Not the way I've seen them wired up.

I've always seen them wired with the switching on the 240v side, as you expected.

The low-voltage side has correspondingly higher currents. Why would anyone intentionally run these high currents through the additional wiring length to the switches, and also expose the switch contacts to high currents to interrupt?

Seems wrong to me.

Reply to
Ron Lowe

Its not the best way to do it in most cases, though there will be exceptions where it is. Just saying dont assume it must be rewired, it might have worked fine that way, and continue to once the fault is fixed.
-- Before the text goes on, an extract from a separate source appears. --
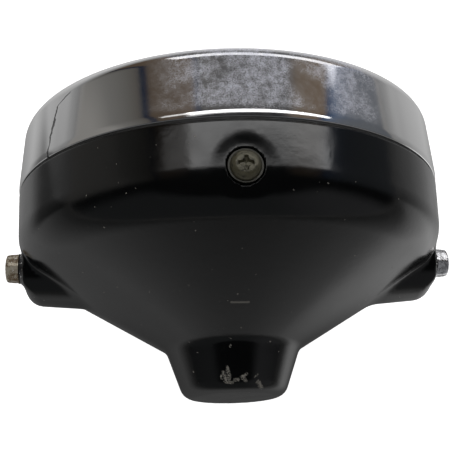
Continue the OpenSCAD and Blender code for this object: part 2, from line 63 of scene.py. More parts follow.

OTOH it may be that the transformer min load is not being complied with, or the swiches are seeing above theur rated current.

NT

Reply to
meow2222

I'm struggling to think of any myself!

David

Reply to
Lobster

Oh... if both switches are underwater I'd say it was a good idea.. ;-)

Reply to
The Natural Philosopher

Doing it this way and assuming 1mm cable, the cable will overload on 10 spots each drawing 1.6A (20w/12v) table 4D5A IEE regs

Reply to
bob watkinson

First I'd want to be sure it's a true 12 volts and not just some form of coupling.

But if it is, it's not a good idea. Excessive voltage drop on the cable and a permanently 'live' transformer. Also if more than 60 watts you're probably exceeding the load for the switches.

Reply to
Dave Plowman (News)

yeah especially with the cheap light switches only rated at 6A. The better ones are rated at 10A but still less than the cable itself.